Do they know that it was there, no less than in Athens, Babylon, Susa, or Persepolis, that the very idea of the city, and of a civilization based on cities, was invented?
Do they know that this city of the world, the city of the Hittites and of Alexander the Great, of the Romans and the caliphs, of the Umayyads and Fatimids, of Saladin and the Mongols—do they know that in this city, which during the Middle Ages was the terminus of the Silk Road, languages, religions, arts, and cultures of every strain have crossed paths over the centuries, that here, from time immemorial, Arabs, Turks, Kurds, Jews, Venetians, Armenians, Maronites, orthodox Greeks, and Christians (Syriac, Nestorian, and Coptic) have lived side by side?
If they do not care about the cost in lives, if the spectacle of Syrian civilians being torn apart by rockets does not stir them, if they have been able to accept without blinking the crossing of the famous “red line” they themselves drew around the use of chemical weapons, will they also stand by as the city’s souks with their thousands of stalls, the bazaars with doors of carved wood, the leather and spice markets, the priceless monuments, the citadel celebrated by countless chroniclers and poets, all of which constitute a pulsing part of humanity’s living heritage, is reduced to nothing?

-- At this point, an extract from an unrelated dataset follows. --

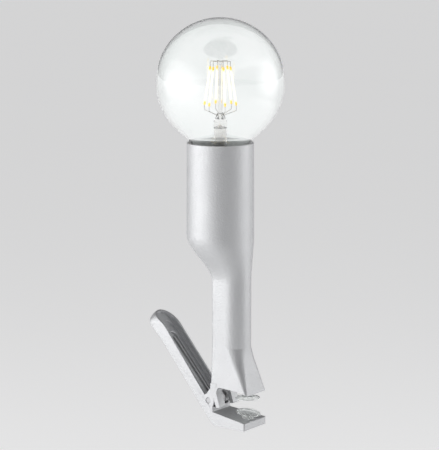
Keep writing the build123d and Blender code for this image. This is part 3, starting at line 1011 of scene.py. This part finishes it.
@dataclass
class GlobeBulb(Assembly):
    """The globe, its foot, the lit strips and the screw cap."""

    wall: float = 0.9 * MM
    neck_radius: float = 12.2 * MM
    neck_wide: float = 14.0 * MM
    neck_top: float = 5.5 * MM
    neck_step: float = 2.5 * MM
    blend: float = 22.0 * MM
    slope: float = math.asin(39.0 / 47.5)
    globe_steps: int = 56
    blend_steps: int = 14
    steps: int = 128
    pitch: float = 3.629 * MM
    crest: float = 13.1 * MM
    root: float = 12.35 * MM
    ridges: int = 6
    ridge_steps: int = 10
    lead_in: float = 0.6
    cap_steps: int = 72
    cap_sheet: float = 0.35 * MM
    collar: float = 13.0 * MM
    collar_height: float = 3.4 * MM
    collar_rises: tuple[float, float] = (1.0 * MM, 2.4 * MM)

    def build(self, nodes: dict[str, bpy.types.Object]) -> None:
        """Dresses the inner parts and makes the glass and the threaded cap.

        Args:
            nodes: the frame's nodes by name.
        """
        self.dress_nodes(nodes, {"bulb_filaments": "filament", "bulb_filament_ends": "amber_tip",
                                 "bulb_support_wires": "fine_wire", "bulb_lead_wires": "fine_wire",
                                 "bulb_stem": "stem_glass", "bulb_cap_insulator": "black_glass",
                                 "bulb_cap_contact": "solder", "bulb_driver": "circuit_board"})
        nodes["bulb_stem"].visible_shadow = False
        self.make_glass()
        self.make_cap()

    def make_glass(self) -> None:
        """The globe and its neck, one thin closed wall."""
        low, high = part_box("bulb_glass")
        radius = (high.x - low.x) / 2
        centre = Vector(((low.x + high.x) / 2, 0, high.z - radius))
        end = centre + Vector((radius * math.cos(self.slope), 0, -radius * math.sin(self.slope)))
        outward = Vector((math.cos(self.slope), 0, -math.sin(self.slope)))
        neck = [centre + Vector((self.neck_wide, 0, low.z + self.neck_top - centre.z)),
                centre + Vector((self.neck_radius, 0, low.z + self.neck_step - centre.z)),
                centre + Vector((self.neck_radius, 0, low.z - centre.z))]
        shape = Shape()
        tip = shape.bm.verts.new(centre + Vector((0, 0, radius)))
        tip = shape.arc(tip, centre, math.pi / 2 + self.slope, self.globe_steps)
        tip = shape.arc(tip, end + outward * self.blend, -self.slope, self.blend_steps)
        shape.runs(tip, neck)
        shape.lathe(centre, self.steps)
        bmesh.ops.solidify(shape.bm, geom=shape.bm.faces[:], thickness=self.wall)
        piece = shape.finish("globe_glass")
        piece.visible_shadow = False
        self.palette.dress(piece, "glass")
        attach(piece, Body.BULB.value)
        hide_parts("bulb_glass")
        LOG.info("globe made")

    def make_cap(self) -> None:
        """The cap with a true helical thread, turned as one profile that climbs a pitch."""
        low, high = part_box("bulb_cap")
        middle = (low + high) / 2
        start = low.z - self.lead_in * self.pitch
        mean, swing = (self.crest + self.root) / 2, (self.crest - self.root) / 2
        points = []
        for i in range(self.ridges * self.ridge_steps + 1):
            out = middle.x + mean - swing * math.cos(math.tau * i / self.ridge_steps)
            points.append(Vector((out, 0, start + self.pitch * i / self.ridge_steps)))
        shape = Shape()
        shape.runs(shape.bm.verts.new(points[0]), points[1:])
        bmesh.ops.spin(shape.bm, geom=shape.bm.verts[:] + shape.bm.edges[:],
                       cent=(middle.x, middle.y, 0), axis=(0, 0, 1),
                       dvec=(0, 0, self.pitch / self.cap_steps), angle=math.tau,
                       steps=self.cap_steps, use_merge=False)
        bmesh.ops.remove_doubles(shape.bm, verts=shape.bm.verts, dist=TOUCH)
        for height, side in ((low.z, -1.0), (high.z - self.collar_height, 1.0)):
            bmesh.ops.bisect_plane(shape.bm, plane_co=(0, 0, height), plane_no=(0, 0, side),
                                   geom=shape.bm.verts[:] + shape.bm.edges[:] + shape.bm.faces[:],
                                   clear_outer=True)
        rim = [e for e in shape.bm.edges if e.is_boundary and all(v.co.z > middle.z for v in e.verts)]
        for rise in self.collar_rises:
            done = bmesh.ops.extrude_edge_only(shape.bm, edges=rim)
            verts = [g for g in done["geom"] if isinstance(g, bmesh.types.BMVert)]
            rim = [g for g in done["geom"]
                   if isinstance(g, bmesh.types.BMEdge) and all(v in verts for v in g.verts)]
            bmesh.ops.translate(shape.bm, verts=verts, vec=(0, 0, rise))
            for vert in verts:
                arm = Vector((vert.co.x - middle.x, vert.co.y, 0))
                vert.co += arm.normalized() * (self.collar - arm.length)
        bmesh.ops.recalc_face_normals(shape.bm, faces=shape.bm.faces)
        bmesh.ops.solidify(shape.bm, geom=shape.bm.faces[:], thickness=self.cap_sheet)
        piece = shape.finish("screw_cap")
        self.palette.dress(piece, "nickel")
        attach(piece, Body.BULB.value)
        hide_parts("bulb_cap")
        LOG.info("screw cap made")


@dataclass
class Lampholder(Assembly):
    """The holder inside the tube and the screws that fix it."""

    finishes: dict[str, str] = field(default_factory=lambda: {
        "holder_base": "ceramic", "holder_insert": "ceramic", "holder_skirt": "ceramic",
        "holder_terminal_screws": "brass", "holder_screw_shell": "nickel",
        "holder_centre_contact": "brass", "holder_side_contact": "brass", "holder_nipple": "brass",
        "holder_nut": "steel", "holder_plate": "steel", "plate_screws": "steel", "earth_screw": "brass"})

    def build(self, nodes: dict[str, bpy.types.Object]) -> None:
        """Dresses the holder's nodes.

        Args:
            nodes: the frame's nodes by name.
        """
        self.dress_nodes(nodes, self.finishes)


# ---------------------------------------------------------------- studio


@dataclass(frozen=True)
class Softbox:
    """One soft light, where it stands and how bright it is.

    The turn is in degrees to the right of the camera's own direction, the reach is level, and the
    rise is above the point that it faces. The power is in watts.
    """

    name: str
    turn: float
    reach: float
    rise: float
    width: float
    height: float
    power: float


@dataclass
class Studio:
    """The floor, the room, the lights and the camera."""

    azimuth: float = math.radians(34.0)
    distance: float = 1.62
    rise: float = 0.389
    look_height: float = 0.1311
    aside: float = 0.0006
    lens: float = 177.6
    sensor: float = 36.0
    nearest: float = 0.05
    farthest: float = 100.0
    room: Colour = (0.24, 0.24, 0.245)
    through_glass: Colour = (0.67, 0.67, 0.68)
    floor_drop: float = 0.25
    floor_size: float = 60.0
    light_height: float = 0.16
    lights: tuple[Softbox, ...] = (Softbox("left_softbox", -72, 1.2, 0.05, 2.8, 1.5, 18.0),
                                   Softbox("right_softbox", 95, 1.3, 0.15, 1.6, 1.3, 7.6))
    even_middle: float = 0.08
    middle_gain: float = 2.2

    def bearing(self, turn: float) -> Vector:
        """A level direction.

        Args:
            turn: degrees to the right of the camera's own direction.

        Returns:
            The unit vector from the lamp.
        """
        angle = self.azimuth + math.radians(turn)
        return Vector((math.sin(angle), -math.cos(angle), 0))

    def build(self, axis_x: float, hinge_z: float) -> None:
        """Makes the stage.

        Args:
            axis_x: the tube axis's x.
            hinge_z: the hinge pin's height.
        """
        foot = Vector((axis_x, 0, hinge_z))
        self.make_camera(foot)
        self.make_floor()
        for box in self.lights:
            self.make_light(box, foot + Vector((0, 0, self.light_height)))
        self.make_room()
        bpy.context.scene.view_settings.view_transform = "Standard"

    def make_room(self) -> None:
        """The room's even light, paler where it is seen through glass."""
        world = bpy.data.worlds.new("studio")
        bpy.context.scene.world = world
        world.use_nodes = True
        nodes = Nodes(world.node_tree)
        backing = world.node_tree.nodes["Background"]
        passed = nodes.add("ShaderNodeLightPath").outputs["Transmission Depth"]
        seen = nodes.blend(nodes.math("MINIMUM", passed, 1.0), self.room, self.through_glass)
        nodes.join(seen, backing.inputs["Color"])
        backing.inputs["Strength"].default_value = 1.0

    def make_camera(self, foot: Vector) -> None:
        """The camera.

        Args:
            foot: the point on the tube's axis at the hinge's height.
        """
        data = bpy.data.cameras.new("camera")
        data.lens = self.lens
        data.sensor_width = self.sensor
        data.clip_start = self.nearest
        data.clip_end = self.farthest
        camera = bpy.data.objects.new("camera", data)
        camera.location = foot + self.bearing(0) * self.distance + Vector((0, 0, self.rise))
        target = foot - self.bearing(90) * self.aside + Vector((0, 0, self.look_height))
        camera.rotation_euler = (target - camera.location).to_track_quat("-Z", "Y").to_euler()
        bpy.context.scene.collection.objects.link(camera)
        bpy.context.scene.camera = camera

    def make_floor(self) -> None:
        """A wide pale floor."""
        low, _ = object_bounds()
        shape = Shape()
        bmesh.ops.create_grid(shape.bm, x_segments=1, y_segments=1, size=self.floor_size / 2,
                              matrix=Matrix.Translation((0, 0, low.z - self.floor_drop)))
        floor = shape.finish("floor")
        floor.data.materials.append(FloorPaint().make())
        floor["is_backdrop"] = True

    def make_light(self, box: Softbox, aim: Vector) -> None:
        """One soft light.

        Args:
            box: the light.
            aim: what it faces.
        """
        data = bpy.data.lights.new(box.name, "AREA")
        data.shape = "RECTANGLE"
        data.size, data.size_y = box.width, box.height
        data.energy = box.power
        self.soften(data)
        light = bpy.data.objects.new(box.name, data)
        light.location = aim + self.bearing(box.turn) * box.reach + Vector((0, 0, box.rise))
        light.rotation_euler = (aim - light.location).to_track_quat("-Z", "Y").to_euler()
        light.visible_camera = False
        light.visible_transmission = False
        bpy.context.scene.collection.objects.link(light)

    def soften(self, data: bpy.types.AreaLight) -> None:
        """Fades a softbox from its middle to its edges, as a diffuser cloth does.

        Args:
            data: the light.
        """
        data.use_nodes = True
        nodes = Nodes(data.node_tree)
        emission = data.node_tree.nodes["Emission"]
        across = nodes.add("ShaderNodeSeparateXYZ",
                           {"Vector": nodes.add("ShaderNodeNewGeometry").outputs["Parametric"]})
        from_middle = [nodes.math("ABSOLUTE", nodes.math("SUBTRACT", across.outputs[axis], 0.5))
                       for axis in ("X", "Y")]
        falls = [nodes.spread(part, 1.0, 0.0, self.even_middle, 0.5) for part in from_middle]
        fade = nodes.math("MULTIPLY", *falls)
        nodes.join(nodes.math("MULTIPLY", fade, self.middle_gain), emission.inputs["Strength"])


def main() -> None:
    """Loads the frame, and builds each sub-assembly and the studio."""
    logging.basicConfig(level=logging.INFO, format="%(name)s: %(message)s")
    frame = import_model()
    nodes = frame["nodes"]
    hinge = Vector(next(j["pos_m"] for j in frame["joints"] if j["name"] == "lever_hinge"))
    low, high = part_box("holder_plate")
    palette = Palette()
    ClipBody(palette).build(nodes)
    TorsionSpring(palette).build(hinge)
    GlobeBulb(palette).build(nodes)
    Lampholder(palette).build(nodes)
    Studio().build((low.x + high.x) / 2, hinge.z)


if __name__ == "__main__":
    main()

The surrender of Aleppo to the death squads of Hezbollah would be a fresh eruption of carnage whose victims would be heaped atop the hundred thousand already claimed by this atrocious war against a civilian population.
It would mark a shift in the array of forces that would permanently tilt the advantage in favor of Assad, whom nothing and no one could then stop from sounding the death knell of both the Syrian insurrection and the Arab spring.
Like the bombardment of Dubrovnik two decades ago, like the torching of the library of Sarajevo by Mladic’s arsonists, like the Buddhas of Bamiyan shattered by the bullets of the Afghan Taliban, like the sacred manuscripts of Timbuktu cast into the fire of iconoclasm by Malian fundamentalists, the surrender of Aleppo would be a crime against the human spirit, a disaster for civilization, an entire lobe of our collective memory lost in smoke and ash.
Aleppo belongs not to Syria but to the world.
And, just as those past crimes haunt our collective conscience, the destruction of Aleppo would constitute a new offense against the international community, a spitting in the face of the world—that is, in the face of each one of us.
Precious little time remains to save Aleppo.
Will we have the courage to draw a new red line and, this time, to enforce it? Or will we once again, weeping with remorse, give free rein to the assassins of body and spirit?